GIVEN DATA:
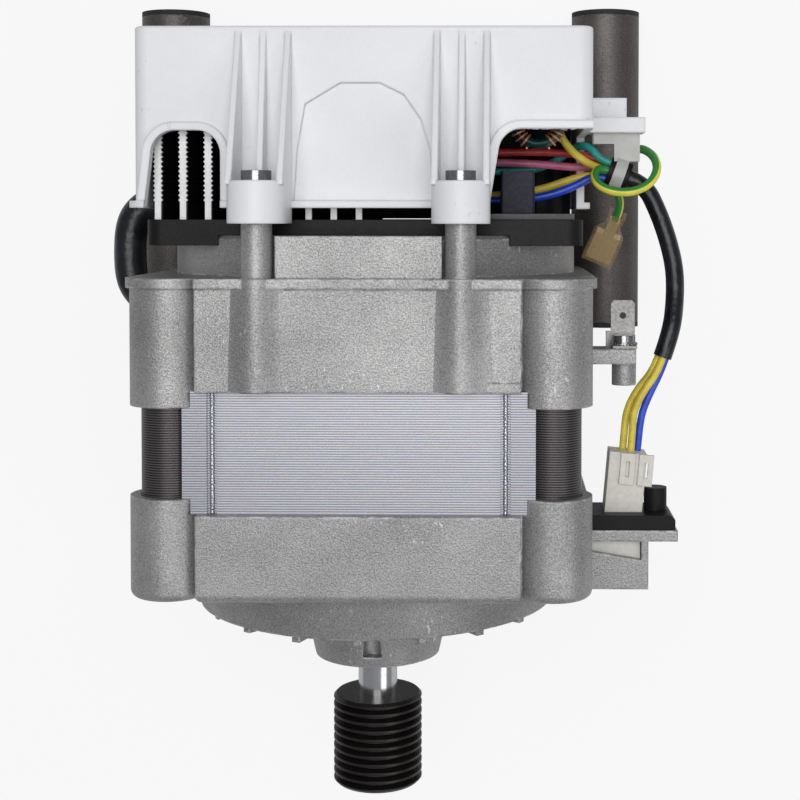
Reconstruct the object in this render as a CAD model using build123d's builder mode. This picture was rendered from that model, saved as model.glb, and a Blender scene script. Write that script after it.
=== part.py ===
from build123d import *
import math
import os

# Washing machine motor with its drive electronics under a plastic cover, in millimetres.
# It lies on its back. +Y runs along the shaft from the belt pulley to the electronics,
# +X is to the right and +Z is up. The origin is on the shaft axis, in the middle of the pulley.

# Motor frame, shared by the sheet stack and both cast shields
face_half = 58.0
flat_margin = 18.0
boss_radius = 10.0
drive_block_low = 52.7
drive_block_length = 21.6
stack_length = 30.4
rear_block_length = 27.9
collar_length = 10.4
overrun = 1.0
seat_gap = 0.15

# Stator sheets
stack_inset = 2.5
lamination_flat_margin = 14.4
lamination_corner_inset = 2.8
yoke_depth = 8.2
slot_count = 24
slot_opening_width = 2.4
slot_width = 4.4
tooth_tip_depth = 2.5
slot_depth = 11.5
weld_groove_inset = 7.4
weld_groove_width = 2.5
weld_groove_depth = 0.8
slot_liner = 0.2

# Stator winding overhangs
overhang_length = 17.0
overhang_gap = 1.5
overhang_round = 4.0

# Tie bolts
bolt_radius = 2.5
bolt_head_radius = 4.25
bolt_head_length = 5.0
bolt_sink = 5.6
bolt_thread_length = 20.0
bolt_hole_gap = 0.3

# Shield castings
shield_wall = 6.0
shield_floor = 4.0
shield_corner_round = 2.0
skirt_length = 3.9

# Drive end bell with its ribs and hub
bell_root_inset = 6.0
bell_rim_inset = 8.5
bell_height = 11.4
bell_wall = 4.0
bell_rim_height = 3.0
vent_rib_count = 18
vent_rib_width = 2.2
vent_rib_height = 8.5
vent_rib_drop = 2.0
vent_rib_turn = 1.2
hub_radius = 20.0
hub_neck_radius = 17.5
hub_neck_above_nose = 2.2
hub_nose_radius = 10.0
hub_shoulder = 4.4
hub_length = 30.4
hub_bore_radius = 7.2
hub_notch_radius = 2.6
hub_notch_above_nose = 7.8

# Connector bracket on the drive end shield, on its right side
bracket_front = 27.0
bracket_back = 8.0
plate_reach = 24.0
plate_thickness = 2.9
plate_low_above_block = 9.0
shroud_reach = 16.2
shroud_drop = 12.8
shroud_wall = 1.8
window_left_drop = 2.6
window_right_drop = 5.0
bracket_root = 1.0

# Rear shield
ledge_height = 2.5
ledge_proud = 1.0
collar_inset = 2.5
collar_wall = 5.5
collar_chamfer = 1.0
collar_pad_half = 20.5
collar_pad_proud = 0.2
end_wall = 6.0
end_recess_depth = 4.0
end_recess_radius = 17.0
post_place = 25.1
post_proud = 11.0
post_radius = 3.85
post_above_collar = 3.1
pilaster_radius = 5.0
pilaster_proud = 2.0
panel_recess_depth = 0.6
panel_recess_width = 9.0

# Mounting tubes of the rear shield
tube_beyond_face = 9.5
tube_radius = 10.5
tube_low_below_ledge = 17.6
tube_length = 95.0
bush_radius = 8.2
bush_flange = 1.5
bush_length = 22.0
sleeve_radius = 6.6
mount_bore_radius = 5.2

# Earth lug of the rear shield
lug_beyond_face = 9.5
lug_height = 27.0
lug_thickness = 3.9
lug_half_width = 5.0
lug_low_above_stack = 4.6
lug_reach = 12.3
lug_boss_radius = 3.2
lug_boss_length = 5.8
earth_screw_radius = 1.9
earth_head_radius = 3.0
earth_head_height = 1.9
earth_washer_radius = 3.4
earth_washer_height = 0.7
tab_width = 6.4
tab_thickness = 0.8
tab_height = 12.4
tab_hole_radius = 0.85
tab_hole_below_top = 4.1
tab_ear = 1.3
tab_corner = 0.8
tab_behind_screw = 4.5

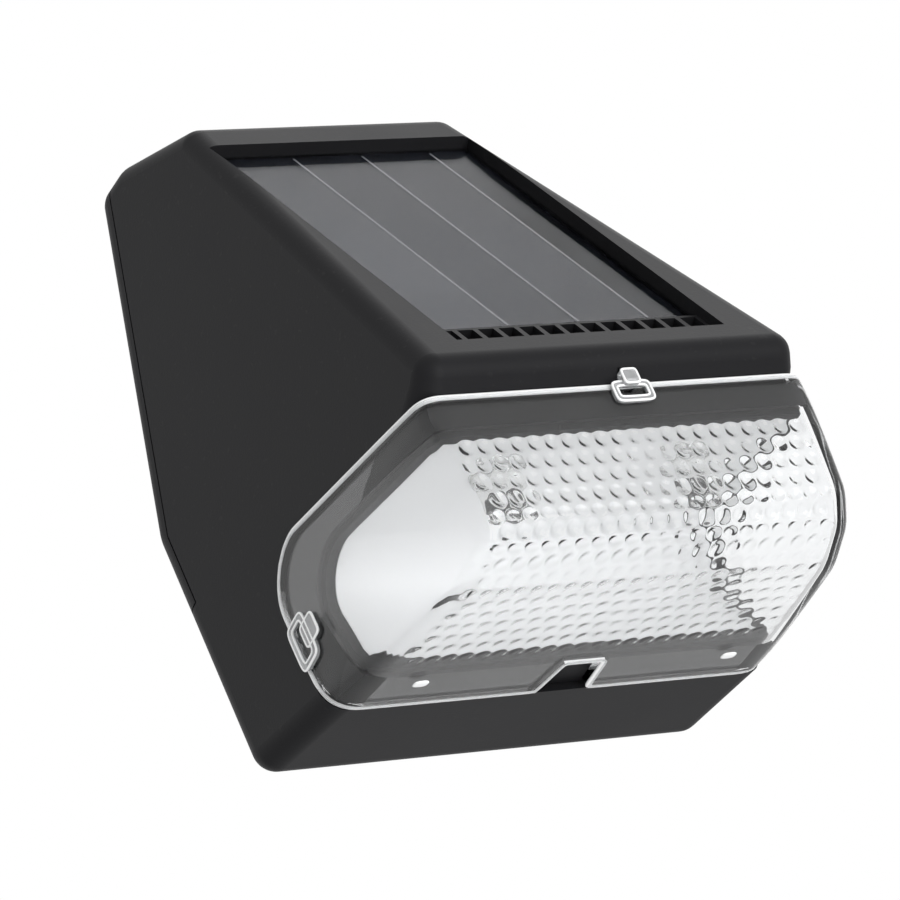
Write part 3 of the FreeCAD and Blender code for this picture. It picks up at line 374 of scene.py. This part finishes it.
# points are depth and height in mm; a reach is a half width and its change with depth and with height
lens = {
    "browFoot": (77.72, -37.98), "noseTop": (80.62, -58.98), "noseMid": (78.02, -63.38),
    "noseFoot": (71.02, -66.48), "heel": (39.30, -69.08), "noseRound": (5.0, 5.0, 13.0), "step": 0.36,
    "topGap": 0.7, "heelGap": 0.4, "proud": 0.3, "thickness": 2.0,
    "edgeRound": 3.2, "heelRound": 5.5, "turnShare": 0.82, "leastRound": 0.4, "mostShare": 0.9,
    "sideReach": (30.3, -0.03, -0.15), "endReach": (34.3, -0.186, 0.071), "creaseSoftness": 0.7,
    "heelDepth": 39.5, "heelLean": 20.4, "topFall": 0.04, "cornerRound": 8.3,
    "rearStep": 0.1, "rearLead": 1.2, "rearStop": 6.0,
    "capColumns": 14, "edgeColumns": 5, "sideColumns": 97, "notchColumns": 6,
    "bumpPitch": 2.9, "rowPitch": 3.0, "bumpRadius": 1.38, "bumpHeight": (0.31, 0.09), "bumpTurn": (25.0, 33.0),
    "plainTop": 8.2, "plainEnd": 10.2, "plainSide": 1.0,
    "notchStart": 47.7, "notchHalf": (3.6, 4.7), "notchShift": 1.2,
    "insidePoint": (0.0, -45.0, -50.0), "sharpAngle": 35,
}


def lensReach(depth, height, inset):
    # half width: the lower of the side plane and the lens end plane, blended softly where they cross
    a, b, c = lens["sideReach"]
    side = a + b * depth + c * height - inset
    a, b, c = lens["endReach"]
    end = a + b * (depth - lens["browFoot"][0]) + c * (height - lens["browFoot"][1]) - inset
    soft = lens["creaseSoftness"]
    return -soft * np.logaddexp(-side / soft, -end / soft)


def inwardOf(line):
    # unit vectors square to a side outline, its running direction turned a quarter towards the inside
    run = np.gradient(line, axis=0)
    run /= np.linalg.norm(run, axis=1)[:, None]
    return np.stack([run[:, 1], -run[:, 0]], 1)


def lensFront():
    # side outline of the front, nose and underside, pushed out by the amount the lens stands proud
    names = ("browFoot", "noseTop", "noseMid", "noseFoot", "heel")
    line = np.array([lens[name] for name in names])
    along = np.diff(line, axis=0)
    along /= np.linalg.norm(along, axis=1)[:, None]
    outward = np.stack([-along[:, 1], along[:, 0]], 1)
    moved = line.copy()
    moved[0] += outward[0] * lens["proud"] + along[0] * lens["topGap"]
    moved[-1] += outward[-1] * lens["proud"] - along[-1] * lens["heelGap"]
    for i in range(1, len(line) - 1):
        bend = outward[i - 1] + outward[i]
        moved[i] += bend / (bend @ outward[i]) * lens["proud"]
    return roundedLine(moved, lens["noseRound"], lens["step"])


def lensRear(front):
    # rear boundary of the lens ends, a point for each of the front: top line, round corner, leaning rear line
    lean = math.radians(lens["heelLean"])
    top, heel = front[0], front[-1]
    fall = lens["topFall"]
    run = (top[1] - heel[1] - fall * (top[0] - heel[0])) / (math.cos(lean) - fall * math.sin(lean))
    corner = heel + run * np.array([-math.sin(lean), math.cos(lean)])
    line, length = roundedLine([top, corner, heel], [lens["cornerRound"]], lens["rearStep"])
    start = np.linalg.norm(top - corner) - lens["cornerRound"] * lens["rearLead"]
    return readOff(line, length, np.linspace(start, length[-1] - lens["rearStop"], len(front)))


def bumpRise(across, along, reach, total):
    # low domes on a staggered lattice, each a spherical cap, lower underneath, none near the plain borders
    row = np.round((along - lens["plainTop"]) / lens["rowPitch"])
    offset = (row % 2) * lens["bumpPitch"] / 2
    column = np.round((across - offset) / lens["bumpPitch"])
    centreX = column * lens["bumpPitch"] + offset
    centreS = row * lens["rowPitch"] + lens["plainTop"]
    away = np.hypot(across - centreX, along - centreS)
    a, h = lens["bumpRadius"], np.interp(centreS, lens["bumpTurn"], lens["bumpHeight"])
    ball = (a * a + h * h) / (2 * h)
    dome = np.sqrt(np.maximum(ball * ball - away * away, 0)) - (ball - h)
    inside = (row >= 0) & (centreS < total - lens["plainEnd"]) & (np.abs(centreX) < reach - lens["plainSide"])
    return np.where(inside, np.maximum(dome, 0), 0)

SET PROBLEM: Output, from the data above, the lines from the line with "Write part 3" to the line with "return -soft *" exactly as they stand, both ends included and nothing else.

TASK OUTPUT:
Write part 3 of the FreeCAD and Blender code for this picture. It picks up at line 374 of scene.py. This part finishes it.
# points are depth and height in mm; a reach is a half width and its change with depth and with height
lens = {
    "browFoot": (77.72, -37.98), "noseTop": (80.62, -58.98), "noseMid": (78.02, -63.38),
    "noseFoot": (71.02, -66.48), "heel": (39.30, -69.08), "noseRound": (5.0, 5.0, 13.0), "step": 0.36,
    "topGap": 0.7, "heelGap": 0.4, "proud": 0.3, "thickness": 2.0,
    "edgeRound": 3.2, "heelRound": 5.5, "turnShare": 0.82, "leastRound": 0.4, "mostShare": 0.9,
    "sideReach": (30.3, -0.03, -0.15), "endReach": (34.3, -0.186, 0.071), "creaseSoftness": 0.7,
    "heelDepth": 39.5, "heelLean": 20.4, "topFall": 0.04, "cornerRound": 8.3,
    "rearStep": 0.1, "rearLead": 1.2, "rearStop": 6.0,
    "capColumns": 14, "edgeColumns": 5, "sideColumns": 97, "notchColumns": 6,
    "bumpPitch": 2.9, "rowPitch": 3.0, "bumpRadius": 1.38, "bumpHeight": (0.31, 0.09), "bumpTurn": (25.0, 33.0),
    "plainTop": 8.2, "plainEnd": 10.2, "plainSide": 1.0,
    "notchStart": 47.7, "notchHalf": (3.6, 4.7), "notchShift": 1.2,
    "insidePoint": (0.0, -45.0, -50.0), "sharpAngle": 35,
}


def lensReach(depth, height, inset):
    # half width: the lower of the side plane and the lens end plane, blended softly where they cross
    a, b, c = lens["sideReach"]
    side = a + b * depth + c * height - inset
    a, b, c = lens["endReach"]
    end = a + b * (depth - lens["browFoot"][0]) + c * (height - lens["browFoot"][1]) - inset
    soft = lens["creaseSoftness"]
    return -soft * np.logaddexp(-side / soft, -end / soft)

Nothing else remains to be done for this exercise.